((
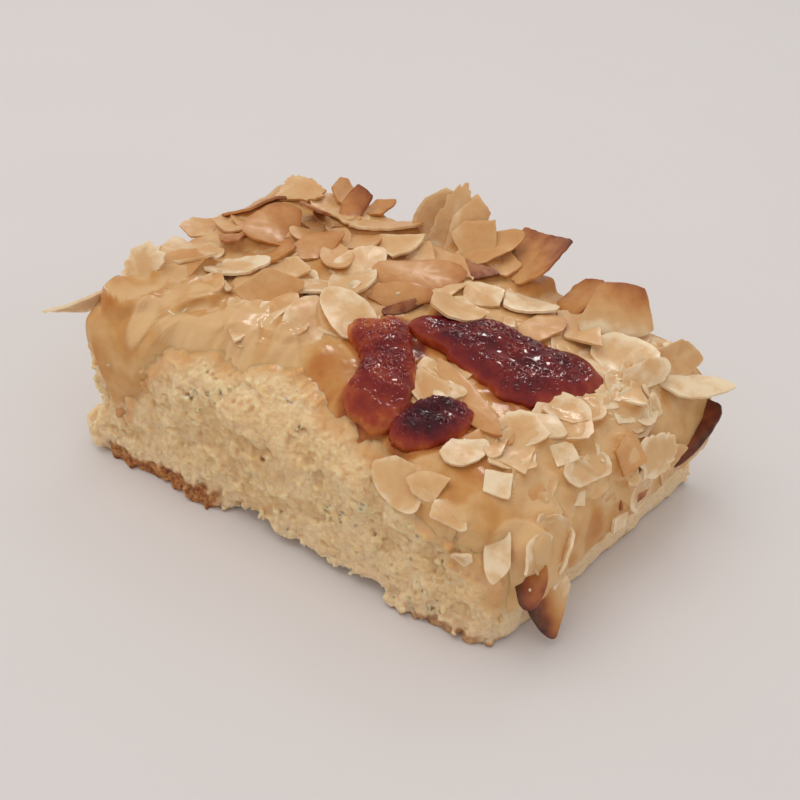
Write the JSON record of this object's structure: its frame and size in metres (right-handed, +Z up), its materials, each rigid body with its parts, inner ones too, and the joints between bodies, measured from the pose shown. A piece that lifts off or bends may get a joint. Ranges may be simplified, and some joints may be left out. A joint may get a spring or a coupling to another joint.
{
  "type": "butter cake slice",
  "caption": "Cut rectangular slice of butter cake: pale crumb under a baked glazed topping of flaked almonds, with patches of dark boiled caramel.",
  "frame": {"origin": "middle of the bounding box, at the flat base the slice rests on", "axes": "+X along the long cut side, towards the baked, sloping side; +Y into the slice from the cut side in front; +Z up"},
  "size_m": [0.1349, 0.0824, 0.0515],
  "materials": {
    "crumb": "open, matte, pale yellow cake crumb, browned at the base",
    "almond_topping": "flaked almonds from cream to toasted brown in a clear sticky glaze",
    "caramel": "glossy dark red-brown boiled caramel with small bubbles"
  },
  "bodies": {
    "root": {"crumb": "crumb", "almond_topping": "almond_topping", "caramel_left": "caramel", "caramel_right": "caramel", "caramel_flake": "caramel"}
  },
  "joints": []
}
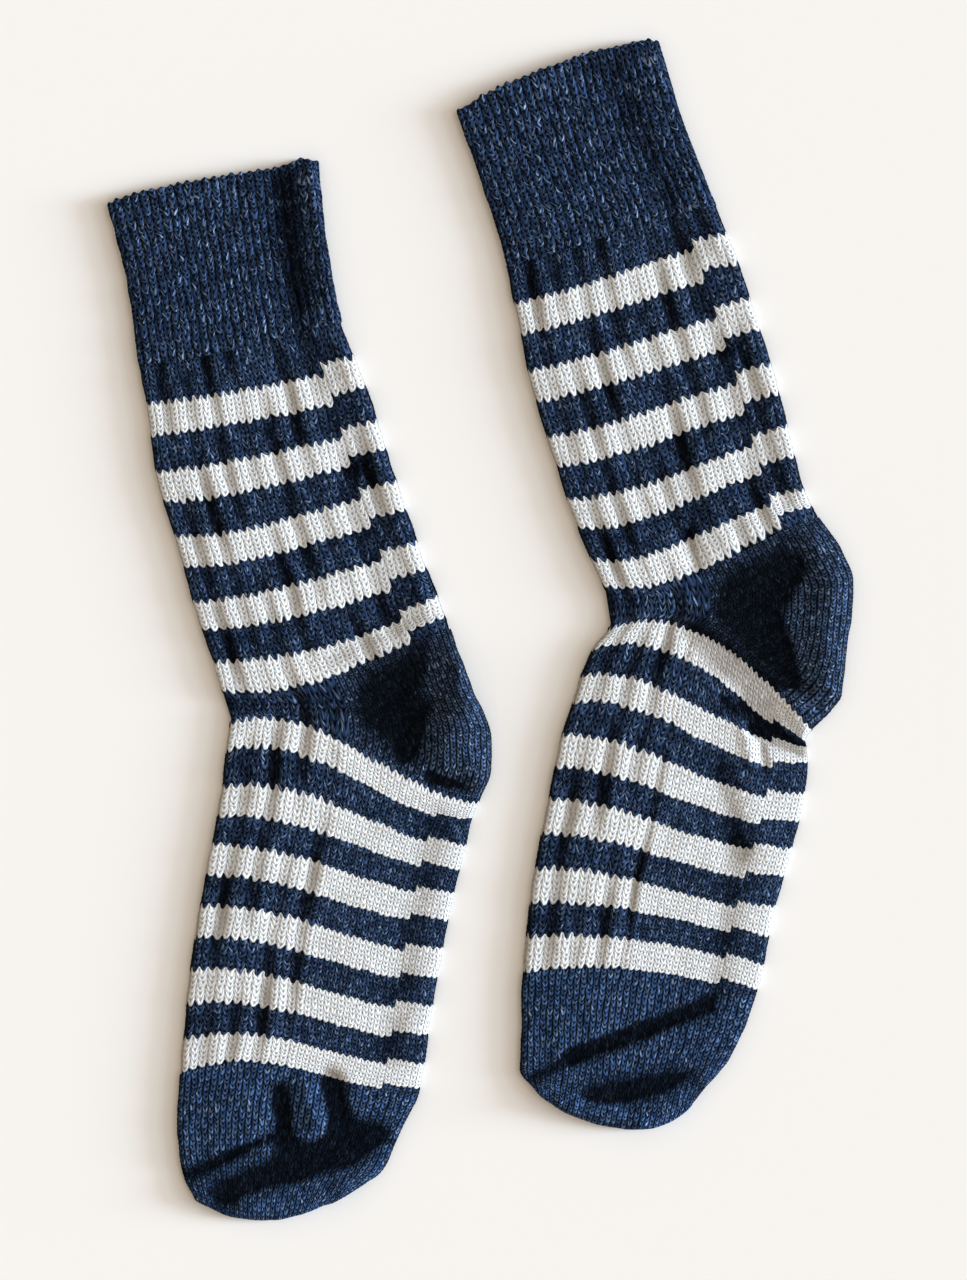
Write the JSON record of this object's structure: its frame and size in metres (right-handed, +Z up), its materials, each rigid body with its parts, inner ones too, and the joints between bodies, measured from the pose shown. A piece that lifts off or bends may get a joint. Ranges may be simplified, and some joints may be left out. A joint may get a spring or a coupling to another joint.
{
  "type": "pair of socks",
  "caption": "Pair of striped mid-calf knitted socks laid flat side by side, with ribbed legs, dark cuffs, heels and toes.",
  "frame": {"origin": "centre of the pair's bounding box, on the surface that the socks lie on", "axes": "+X to the socks' heel side, +Y towards the cuffs, +Z up from the surface"},
  "size_m": [0.3321, 0.5238, 0.0083],
  "materials": {
    "navy_knit": "matt wool knit, flecked navy",
    "striped_knit": "matt wool knit, off-white and navy stripes of six rows",
    "heel_knit": "matt close wool knit, dark navy"
  },
  "bodies": {
    "root": {"left_cuff": "navy_knit", "left_leg": "striped_knit", "left_heel": "heel_knit", "left_foot": "striped_knit", "left_toe": "navy_knit", "right_cuff": "navy_knit", "right_leg": "striped_knit", "right_heel": "heel_knit", "right_foot": "striped_knit", "right_toe": "navy_knit"}
  },
  "joints": []
}
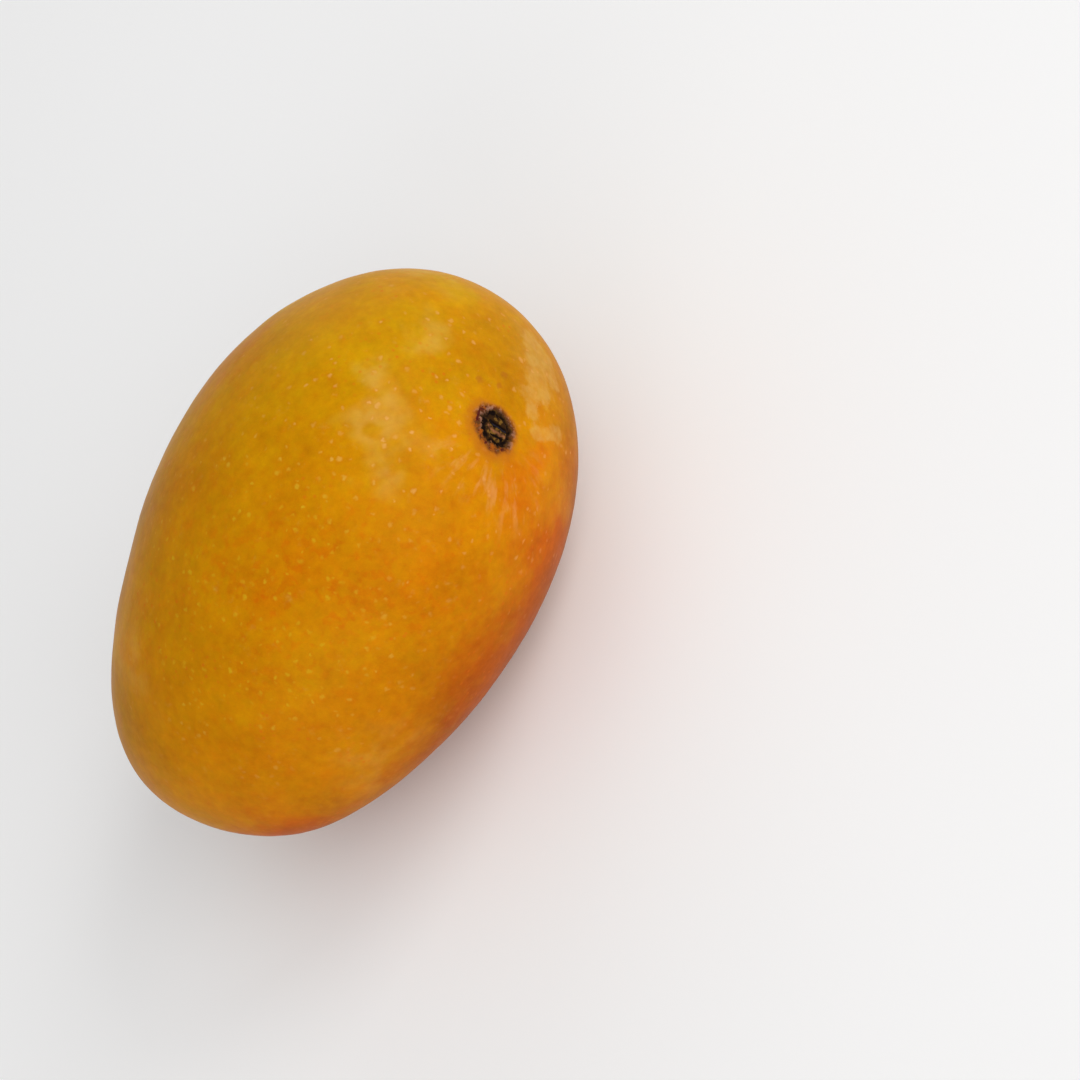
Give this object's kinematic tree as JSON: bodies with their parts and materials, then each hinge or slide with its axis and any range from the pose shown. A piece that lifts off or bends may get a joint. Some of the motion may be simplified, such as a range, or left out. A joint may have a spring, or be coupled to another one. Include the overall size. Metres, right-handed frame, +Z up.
{
  "type": "mango",
  "caption": "Ripe mango lying on its cheek: a smooth, slightly lopsided egg with a broad slanted shoulder and a small round sunken stem scar off to one side of it.",
  "frame": {"origin": "under the middle of the fruit's box, on the surface that it rests on", "axes": "+X along the length towards the broad stem end, -Y towards the side that the stem scar leans to, +Z up through the cheeks"},
  "size_m": [0.099, 0.0712, 0.0622],
  "materials": {
    "mango_skin": "satin, waxy, yellow-orange"
  },
  "bodies": {
    "root": {"mango": "mango_skin"}
  },
  "joints": []
}
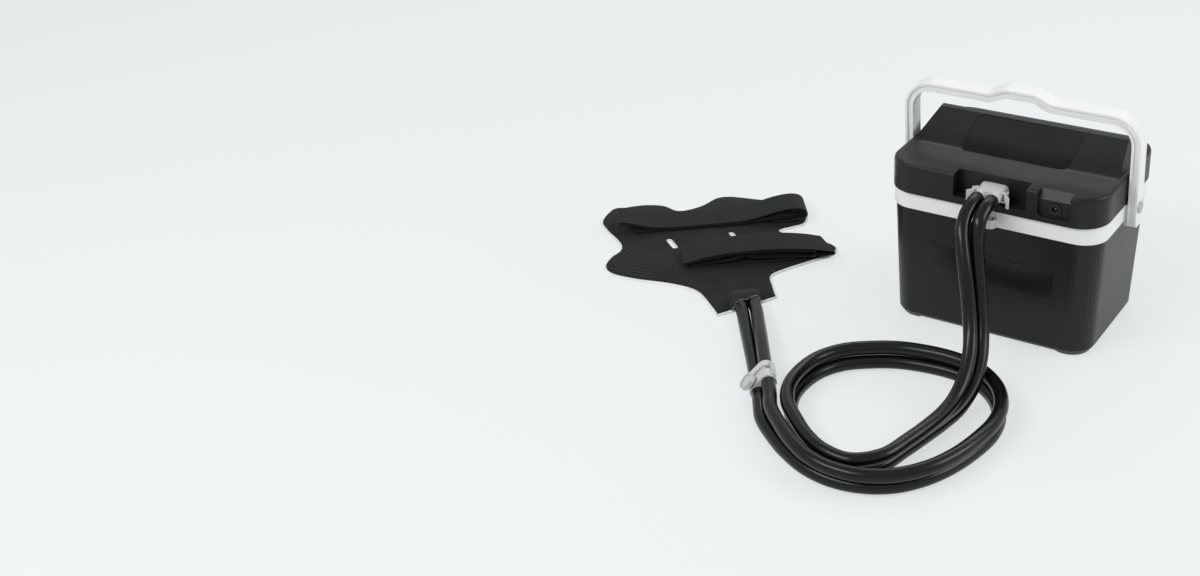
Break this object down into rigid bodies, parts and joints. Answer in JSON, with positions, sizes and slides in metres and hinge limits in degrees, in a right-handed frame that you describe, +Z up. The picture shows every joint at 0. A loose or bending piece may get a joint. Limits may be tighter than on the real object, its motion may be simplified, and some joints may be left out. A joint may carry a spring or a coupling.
{
  "type": "hot cold therapy machine",
  "caption": "Insulated therapy tank with lidded pump, bail handle, twin hose, inline coupling and a flat pad with elastic straps.",
  "frame": {"origin": "centre of the tank's base, on the floor", "axes": "+Z up, the hose ports face -Y, +X to the user's right when facing the ports"},
  "size_m": [0.8493, 0.6551, 0.336],
  "materials": {
    "tank_shell": "fine moulded grain, satin",
    "white_plastic": "satin moulded plastic",
    "grey_plastic": "pale grey moulded plastic, satin",
    "label_film": "smooth blank film",
    "foam": "rigid insulating foam",
    "steel": "plain steel",
    "bright_pin": "bright plated contact",
    "black_rubber": "matt",
    "black_plastic": "matt",
    "clear_tube": "milky flexible tube",
    "hose_sleeve": "satin insulating sleeve",
    "pale_fabric": "brushed pale backing",
    "bladder_film": "flexible film",
    "dark_fabric": "stretch fabric with a soft sheen",
    "elastic": "ribbed elastic webbing"
  },
  "bodies": {
    "tank": {"outer_shell": "tank_shell", "foam_liner": "foam", "inner_tank": "white_plastic", "collar_band": "white_plastic", "front_label": "label_film", "pivot_boss_left": "grey_plastic", "pivot_boss_right": "grey_plastic", "pivot_pins": "steel", "catch_post": "grey_plastic", "hose_supply": "hose_sleeve", "hose_return": "hose_sleeve", "coupling_box_half": "grey_plastic", "coupling_pad_half": "grey_plastic", "coupling_seals": "black_rubber", "pad_hose_supply": "hose_sleeve", "pad_hose_return": "hose_sleeve", "pad_backing": "pale_fabric", "pad_bladder": "bladder_film", "pad_cover": "dark_fabric", "strap_upper": "elastic", "strap_lower": "elastic"},
    "lid": {"lid_cover": "tank_shell", "lid_plate": "label_film", "lid_base": "white_plastic", "lid_foam": "foam", "lid_gasket": "black_rubber", "lid_screws": "steel", "catch_tongue": "grey_plastic", "port_socket": "grey_plastic", "dc_jack": "black_plastic", "dc_jack_nut": "steel", "dc_jack_pin": "bright_pin", "power_lead": "black_rubber", "pump_bracket": "white_plastic", "pump_motor": "steel", "pump_housing": "black_plastic", "pump_strainer": "black_plastic", "supply_tube": "clear_tube", "return_tube": "clear_tube", "tube_clamps": "steel", "hose_plug": "grey_plastic", "plug_seals": "black_rubber", "latch_pins": "steel"},
    "handle": {"handle": "white_plastic", "handle_bushes": "grey_plastic"},
    "pump_rotor": {"pump_rotor": "black_plastic"},
    "latch_left": {"latch_left": "grey_plastic"},
    "latch_right": {"latch_right": "grey_plastic"},
    "coupling_button": {"coupling_button": "grey_plastic"}
  },
  "joints": [
    {"name": "handle_swing", "type": "hinge", "parent": "tank", "child": "handle", "pos_m": [0, 0, 0.1935], "axis": [-1, 0, 0], "range_deg": [-50, 90]},
    {"name": "lid_lift", "type": "slide", "parent": "tank", "child": "lid", "axis": [0, 0, 1], "range_m": [0, 0.03]},
    {"name": "pump_spin", "type": "hinge", "parent": "lid", "child": "pump_rotor", "pos_m": [-0.062, 0.01, 0.0571], "axis": [0, 0, 1], "continuous": true},
    {"name": "left_latch_squeeze", "type": "hinge", "parent": "lid", "child": "latch_left", "pos_m": [-0.022, -0.1045, 0.2225], "axis": [0, 0, 1], "range_deg": [0, 8], "stiffness_Nm_per_rad": 0.05, "springref_deg": -2.86},
    {"name": "right_latch_squeeze", "type": "hinge", "parent": "lid", "child": "latch_right", "pos_m": [0.022, -0.1045, 0.2225], "axis": [0, 0, -1], "range_deg": [0, 8], "stiffness_Nm_per_rad": 0.05, "springref_deg": -2.86},
    {"name": "coupling_button_press", "type": "slide", "parent": "tank", "child": "coupling_button", "axis": [0.6087, 0.4263, -0.6691], "range_m": [0, 0.003], "stiffness_N_per_m": 300, "springref_m": -0.001}
  ]
}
))
Set down the records in full and exactly. Do not carry over any image.

Solution to this problem:
Write the JSON record of this object's structure: its frame and size in metres (right-handed, +Z up), its materials, each rigid body with its parts, inner ones too, and the joints between bodies, measured from the pose shown. A piece that lifts off or bends may get a joint. Ranges may be simplified, and some joints may be left out. A joint may get a spring or a coupling to another joint.
{
  "type": "butter cake slice",
  "caption": "Cut rectangular slice of butter cake: pale crumb under a baked glazed topping of flaked almonds, with patches of dark boiled caramel.",
  "frame": {"origin": "middle of the bounding box, at the flat base the slice rests on", "axes": "+X along the long cut side, towards the baked, sloping side; +Y into the slice from the cut side in front; +Z up"},
  "size_m": [0.1349, 0.0824, 0.0515],
  "materials": {
    "crumb": "open, matte, pale yellow cake crumb, browned at the base",
    "almond_topping": "flaked almonds from cream to toasted brown in a clear sticky glaze",
    "caramel": "glossy dark red-brown boiled caramel with small bubbles"
  },
  "bodies": {
    "root": {"crumb": "crumb", "almond_topping": "almond_topping", "caramel_left": "caramel", "caramel_right": "caramel", "caramel_flake": "caramel"}
  },
  "joints": []
}
Write the JSON record of this object's structure: its frame and size in metres (right-handed, +Z up), its materials, each rigid body with its parts, inner ones too, and the joints between bodies, measured from the pose shown. A piece that lifts off or bends may get a joint. Ranges may be simplified, and some joints may be left out. A joint may get a spring or a coupling to another joint.
{
  "type": "pair of socks",
  "caption": "Pair of striped mid-calf knitted socks laid flat side by side, with ribbed legs, dark cuffs, heels and toes.",
  "frame": {"origin": "centre of the pair's bounding box, on the surface that the socks lie on", "axes": "+X to the socks' heel side, +Y towards the cuffs, +Z up from the surface"},
  "size_m": [0.3321, 0.5238, 0.0083],
  "materials": {
    "navy_knit": "matt wool knit, flecked navy",
    "striped_knit": "matt wool knit, off-white and navy stripes of six rows",
    "heel_knit": "matt close wool knit, dark navy"
  },
  "bodies": {
    "root": {"left_cuff": "navy_knit", "left_leg": "striped_knit", "left_heel": "heel_knit", "left_foot": "striped_knit", "left_toe": "navy_knit", "right_cuff": "navy_knit", "right_leg": "striped_knit", "right_heel": "heel_knit", "right_foot": "striped_knit", "right_toe": "navy_knit"}
  },
  "joints": []
}
Give this object's kinematic tree as JSON: bodies with their parts and materials, then each hinge or slide with its axis and any range from the pose shown. A piece that lifts off or bends may get a joint. Some of the motion may be simplified, such as a range, or left out. A joint may have a spring, or be coupled to another one. Include the overall size. Metres, right-handed frame, +Z up.
{
  "type": "mango",
  "caption": "Ripe mango lying on its cheek: a smooth, slightly lopsided egg with a broad slanted shoulder and a small round sunken stem scar off to one side of it.",
  "frame": {"origin": "under the middle of the fruit's box, on the surface that it rests on", "axes": "+X along the length towards the broad stem end, -Y towards the side that the stem scar leans to, +Z up through the cheeks"},
  "size_m": [0.099, 0.0712, 0.0622],
  "materials": {
    "mango_skin": "satin, waxy, yellow-orange"
  },
  "bodies": {
    "root": {"mango": "mango_skin"}
  },
  "joints": []
}
Break this object down into rigid bodies, parts and joints. Answer in JSON, with positions, sizes and slides in metres and hinge limits in degrees, in a right-handed frame that you describe, +Z up. The picture shows every joint at 0. A loose or bending piece may get a joint. Limits may be tighter than on the real object, its motion may be simplified, and some joints may be left out. A joint may carry a spring or a coupling.
{
  "type": "hot cold therapy machine",
  "caption": "Insulated therapy tank with lidded pump, bail handle, twin hose, inline coupling and a flat pad with elastic straps.",
  "frame": {"origin": "centre of the tank's base, on the floor", "axes": "+Z up, the hose ports face -Y, +X to the user's right when facing the ports"},
  "size_m": [0.8493, 0.6551, 0.336],
  "materials": {
    "tank_shell": "fine moulded grain, satin",
    "white_plastic": "satin moulded plastic",
    "grey_plastic": "pale grey moulded plastic, satin",
    "label_film": "smooth blank film",
    "foam": "rigid insulating foam",
    "steel": "plain steel",
    "bright_pin": "bright plated contact",
    "black_rubber": "matt",
    "black_plastic": "matt",
    "clear_tube": "milky flexible tube",
    "hose_sleeve": "satin insulating sleeve",
    "pale_fabric": "brushed pale backing",
    "bladder_film": "flexible film",
    "dark_fabric": "stretch fabric with a soft sheen",
    "elastic": "ribbed elastic webbing"
  },
  "bodies": {
    "tank": {"outer_shell": "tank_shell", "foam_liner": "foam", "inner_tank": "white_plastic", "collar_band": "white_plastic", "front_label": "label_film", "pivot_boss_left": "grey_plastic", "pivot_boss_right": "grey_plastic", "pivot_pins": "steel", "catch_post": "grey_plastic", "hose_supply": "hose_sleeve", "hose_return": "hose_sleeve", "coupling_box_half": "grey_plastic", "coupling_pad_half": "grey_plastic", "coupling_seals": "black_rubber", "pad_hose_supply": "hose_sleeve", "pad_hose_return": "hose_sleeve", "pad_backing": "pale_fabric", "pad_bladder": "bladder_film", "pad_cover": "dark_fabric", "strap_upper": "elastic", "strap_lower": "elastic"},
    "lid": {"lid_cover": "tank_shell", "lid_plate": "label_film", "lid_base": "white_plastic", "lid_foam": "foam", "lid_gasket": "black_rubber", "lid_screws": "steel", "catch_tongue": "grey_plastic", "port_socket": "grey_plastic", "dc_jack": "black_plastic", "dc_jack_nut": "steel", "dc_jack_pin": "bright_pin", "power_lead": "black_rubber", "pump_bracket": "white_plastic", "pump_motor": "steel", "pump_housing": "black_plastic", "pump_strainer": "black_plastic", "supply_tube": "clear_tube", "return_tube": "clear_tube", "tube_clamps": "steel", "hose_plug": "grey_plastic", "plug_seals": "black_rubber", "latch_pins": "steel"},
    "handle": {"handle": "white_plastic", "handle_bushes": "grey_plastic"},
    "pump_rotor": {"pump_rotor": "black_plastic"},
    "latch_left": {"latch_left": "grey_plastic"},
    "latch_right": {"latch_right": "grey_plastic"},
    "coupling_button": {"coupling_button": "grey_plastic"}
  },
  "joints": [
    {"name": "handle_swing", "type": "hinge", "parent": "tank", "child": "handle", "pos_m": [0, 0, 0.1935], "axis": [-1, 0, 0], "range_deg": [-50, 90]},
    {"name": "lid_lift", "type": "slide", "parent": "tank", "child": "lid", "axis": [0, 0, 1], "range_m": [0, 0.03]},
    {"name": "pump_spin", "type": "hinge", "parent": "lid", "child": "pump_rotor", "pos_m": [-0.062, 0.01, 0.0571], "axis": [0, 0, 1], "continuous": true},
    {"name": "left_latch_squeeze", "type": "hinge", "parent": "lid", "child": "latch_left", "pos_m": [-0.022, -0.1045, 0.2225], "axis": [0, 0, 1], "range_deg": [0, 8], "stiffness_Nm_per_rad": 0.05, "springref_deg": -2.86},
    {"name": "right_latch_squeeze", "type": "hinge", "parent": "lid", "child": "latch_right", "pos_m": [0.022, -0.1045, 0.2225], "axis": [0, 0, -1], "range_deg": [0, 8], "stiffness_Nm_per_rad": 0.05, "springref_deg": -2.86},
    {"name": "coupling_button_press", "type": "slide", "parent": "tank", "child": "coupling_button", "axis": [0.6087, 0.4263, -0.6691], "range_m": [0, 0.003], "stiffness_N_per_m": 300, "springref_m": -0.001}
  ]
}